(Dataset extract)

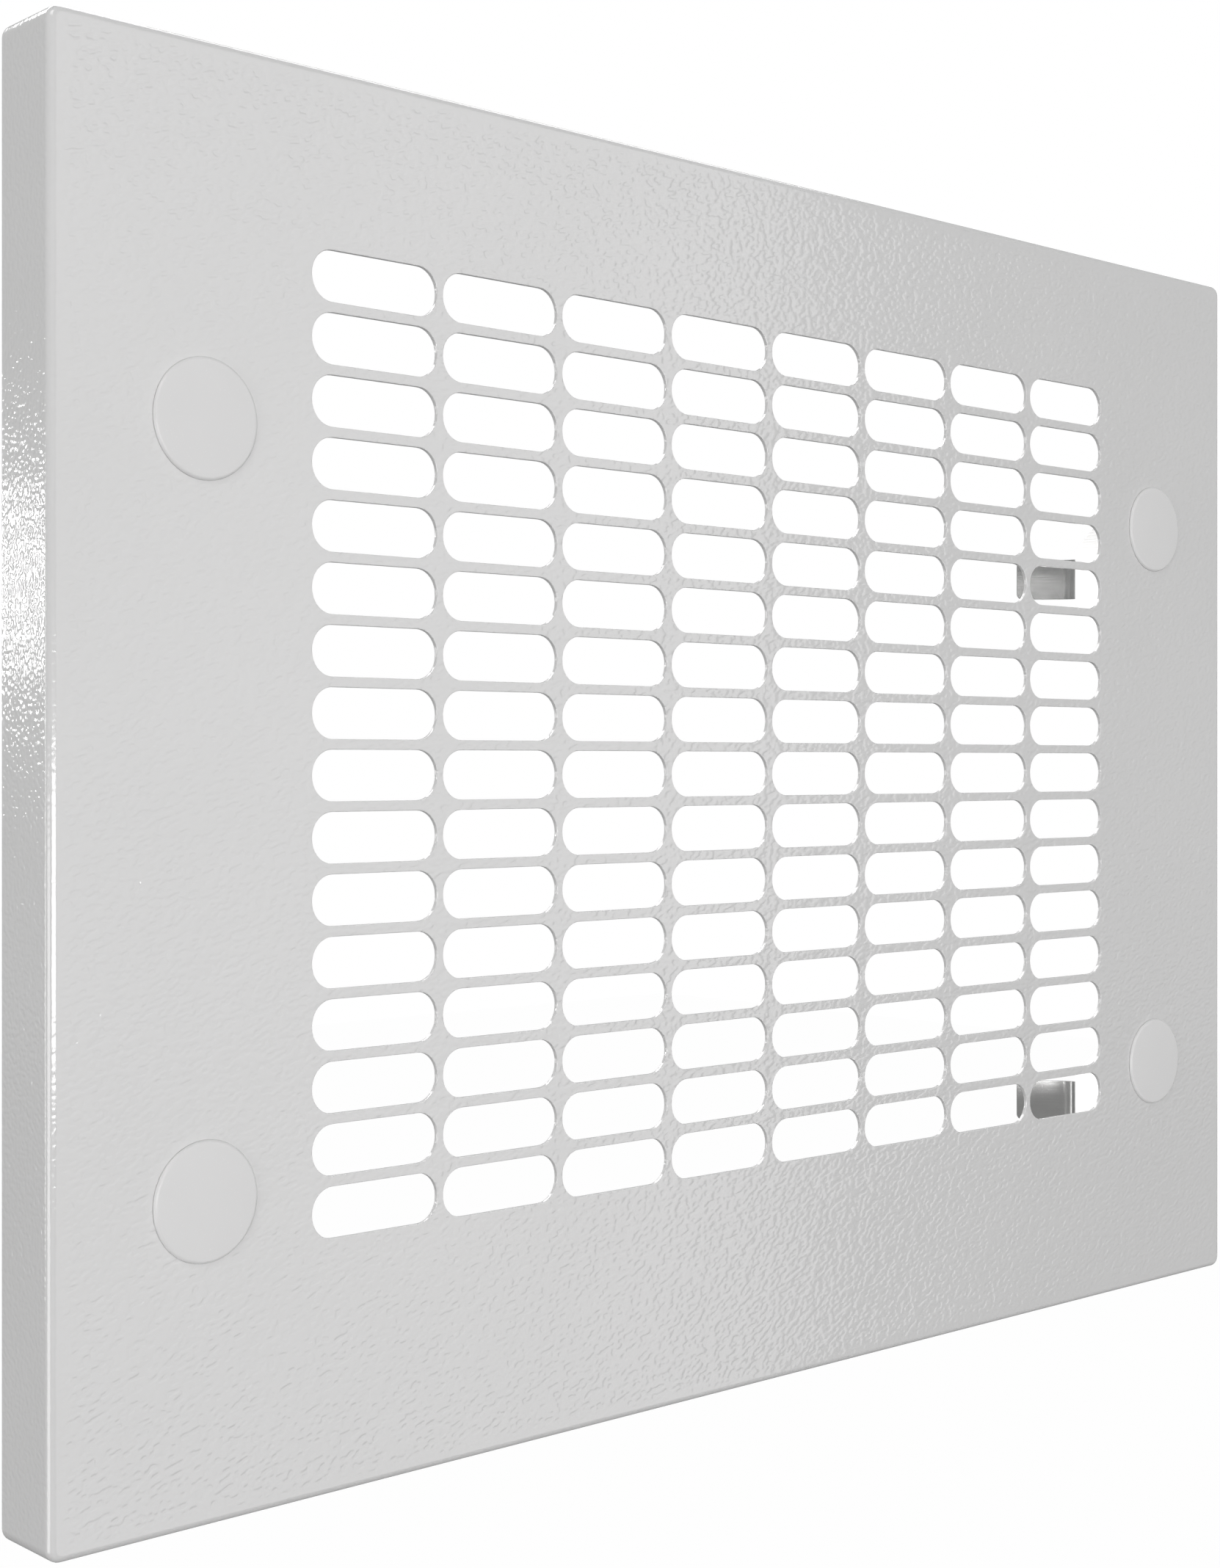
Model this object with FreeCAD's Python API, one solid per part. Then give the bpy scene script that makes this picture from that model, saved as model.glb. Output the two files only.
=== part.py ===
import FreeCAD, Part
import math
import os

# Ventilation grille: a folded, perforated tray with four retaining clips behind its corners.
# All lengths are millimetres. +X runs to the right seen from the front, +Z is up, +Y runs into the wall.
# The origin is the centre of the plane in which the tray's rear rim meets the wall.

# Tray
PANEL_WIDTH = 407.0
PANEL_HEIGHT = 300.0
PANEL_DEPTH = 18.5
SHEET = 1.0
FOLD_RADIUS = 1.7
CORNER_RADIUS = 3.0
FRONT_Y = -PANEL_DEPTH
SHEET_BACK_Y = FRONT_Y + SHEET

# Slots: columns and rows share what the margins leave of the face
SLOT_COLUMNS = 8
SLOT_ROWS = 16
SIDE_MARGIN = 61.5
TOP_MARGIN = 36.9
BOTTOM_MARGIN = 52.8
COLUMN_BRIDGE = 1.7
ROW_BRIDGE = 2.24
COLUMN_PITCH = (PANEL_WIDTH - 2 * SIDE_MARGIN) / SLOT_COLUMNS
ROW_PITCH = (PANEL_HEIGHT - TOP_MARGIN - BOTTOM_MARGIN) / SLOT_ROWS
SLOT_LENGTH = COLUMN_PITCH - COLUMN_BRIDGE
SLOT_HEIGHT = ROW_PITCH - ROW_BRIDGE
SLOT_FIELD_RISE = (BOTTOM_MARGIN - TOP_MARGIN) / 2

# Corner stations, where each cap, stud and clip shares one axis
STATION_INSET = 35.7
STATION_ROWS_APART = 12
STATION_DROP = 5.5
STATION_X = PANEL_WIDTH / 2 - STATION_INSET
STATION_SPACING = STATION_ROWS_APART * ROW_PITCH
UPPER_Z = STATION_SPACING / 2 - STATION_DROP
LOWER_Z = -STATION_SPACING / 2 - STATION_DROP

# Cover cap
CAP_DIAMETER = 25.0
CAP_THICKNESS = 1.0
CAP_EDGE_RADIUS = 0.6

# Flush stud, washer and nut
STUD_DIAMETER = 4.0
STUD_HEAD_DIAMETER = 6.0
STUD_HEAD_THICKNESS = 0.7
STUD_END_CHAMFER = 0.4
STUD_BEYOND_NUT = 1.6
WASHER_DIAMETER = 9.0
WASHER_THICKNESS = 0.8
NUT_ACROSS_FLATS = 7.0
NUT_THICKNESS = 3.2
NUT_SIDES = 6
NUT_CHAMFER_ANGLE = 30.0
STUD_CLEARANCE = 0.15
THREAD_CLEARANCE = 0.05

# Retaining clip
CLIP_SHEET = 1.0
CLIP_HOLE_FROM_WEB = 7.8
CLIP_WEB_X = STATION_X - CLIP_HOLE_FROM_WEB
CLIP_BASE_WIDTH = 18.0
CLIP_BASE_HEIGHT = 44.0
CLIP_DROP = ROW_PITCH
CLIP_BASE_CORNER = 3.0
CLIP_BASE_BEND = 1.0
WEB_REACH = 3.4
WEB_END_HEIGHT = 15.6
SHOULDER_RADIUS = 1.5
TONGUE_HEIGHT = 11.9
TONGUE_DROP = 0.7
TONGUE_ANGLE = 45.0
TONGUE_BEND = 4.8
TONGUE_FLAT = 13.7
TONGUE_CORNER = 1.8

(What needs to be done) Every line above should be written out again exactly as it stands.

(Problem solution)
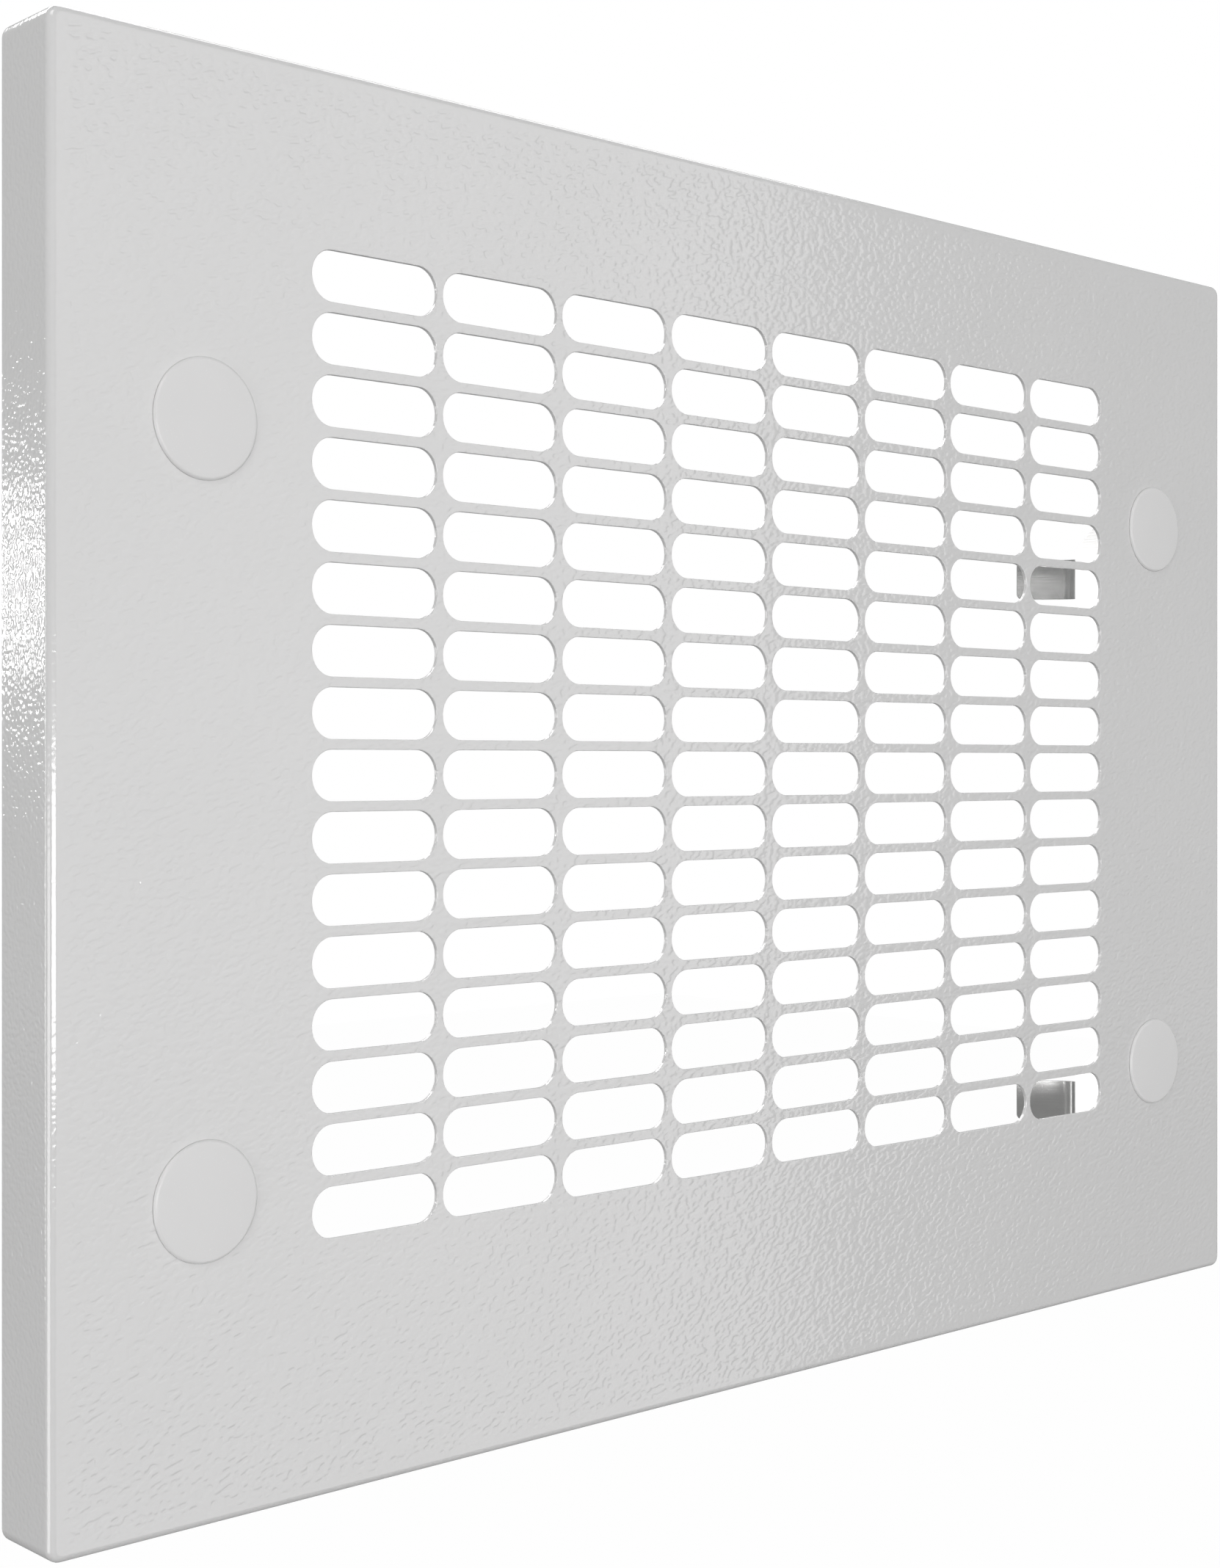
Model this object with FreeCAD's Python API, one solid per part. Then give the bpy scene script that makes this picture from that model, saved as model.glb. Output the two files only.
=== part.py ===
import FreeCAD, Part
import math
import os

# Ventilation grille: a folded, perforated tray with four retaining clips behind its corners.
# All lengths are millimetres. +X runs to the right seen from the front, +Z is up, +Y runs into the wall.
# The origin is the centre of the plane in which the tray's rear rim meets the wall.

# Tray
PANEL_WIDTH = 407.0
PANEL_HEIGHT = 300.0
PANEL_DEPTH = 18.5
SHEET = 1.0
FOLD_RADIUS = 1.7
CORNER_RADIUS = 3.0
FRONT_Y = -PANEL_DEPTH
SHEET_BACK_Y = FRONT_Y + SHEET

# Slots: columns and rows share what the margins leave of the face
SLOT_COLUMNS = 8
SLOT_ROWS = 16
SIDE_MARGIN = 61.5
TOP_MARGIN = 36.9
BOTTOM_MARGIN = 52.8
COLUMN_BRIDGE = 1.7
ROW_BRIDGE = 2.24
COLUMN_PITCH = (PANEL_WIDTH - 2 * SIDE_MARGIN) / SLOT_COLUMNS
ROW_PITCH = (PANEL_HEIGHT - TOP_MARGIN - BOTTOM_MARGIN) / SLOT_ROWS
SLOT_LENGTH = COLUMN_PITCH - COLUMN_BRIDGE
SLOT_HEIGHT = ROW_PITCH - ROW_BRIDGE
SLOT_FIELD_RISE = (BOTTOM_MARGIN - TOP_MARGIN) / 2

# Corner stations, where each cap, stud and clip shares one axis
STATION_INSET = 35.7
STATION_ROWS_APART = 12
STATION_DROP = 5.5
STATION_X = PANEL_WIDTH / 2 - STATION_INSET
STATION_SPACING = STATION_ROWS_APART * ROW_PITCH
UPPER_Z = STATION_SPACING / 2 - STATION_DROP
LOWER_Z = -STATION_SPACING / 2 - STATION_DROP

# Cover cap
CAP_DIAMETER = 25.0
CAP_THICKNESS = 1.0
CAP_EDGE_RADIUS = 0.6

# Flush stud, washer and nut
STUD_DIAMETER = 4.0
STUD_HEAD_DIAMETER = 6.0
STUD_HEAD_THICKNESS = 0.7
STUD_END_CHAMFER = 0.4
STUD_BEYOND_NUT = 1.6
WASHER_DIAMETER = 9.0
WASHER_THICKNESS = 0.8
NUT_ACROSS_FLATS = 7.0
NUT_THICKNESS = 3.2
NUT_SIDES = 6
NUT_CHAMFER_ANGLE = 30.0
STUD_CLEARANCE = 0.15
THREAD_CLEARANCE = 0.05

# Retaining clip
CLIP_SHEET = 1.0
CLIP_HOLE_FROM_WEB = 7.8
CLIP_WEB_X = STATION_X - CLIP_HOLE_FROM_WEB
CLIP_BASE_WIDTH = 18.0
CLIP_BASE_HEIGHT = 44.0
CLIP_DROP = ROW_PITCH
CLIP_BASE_CORNER = 3.0
CLIP_BASE_BEND = 1.0
WEB_REACH = 3.4
WEB_END_HEIGHT = 15.6
SHOULDER_RADIUS = 1.5
TONGUE_HEIGHT = 11.9
TONGUE_DROP = 0.7
TONGUE_ANGLE = 45.0
TONGUE_BEND = 4.8
TONGUE_FLAT = 13.7
TONGUE_CORNER = 1.8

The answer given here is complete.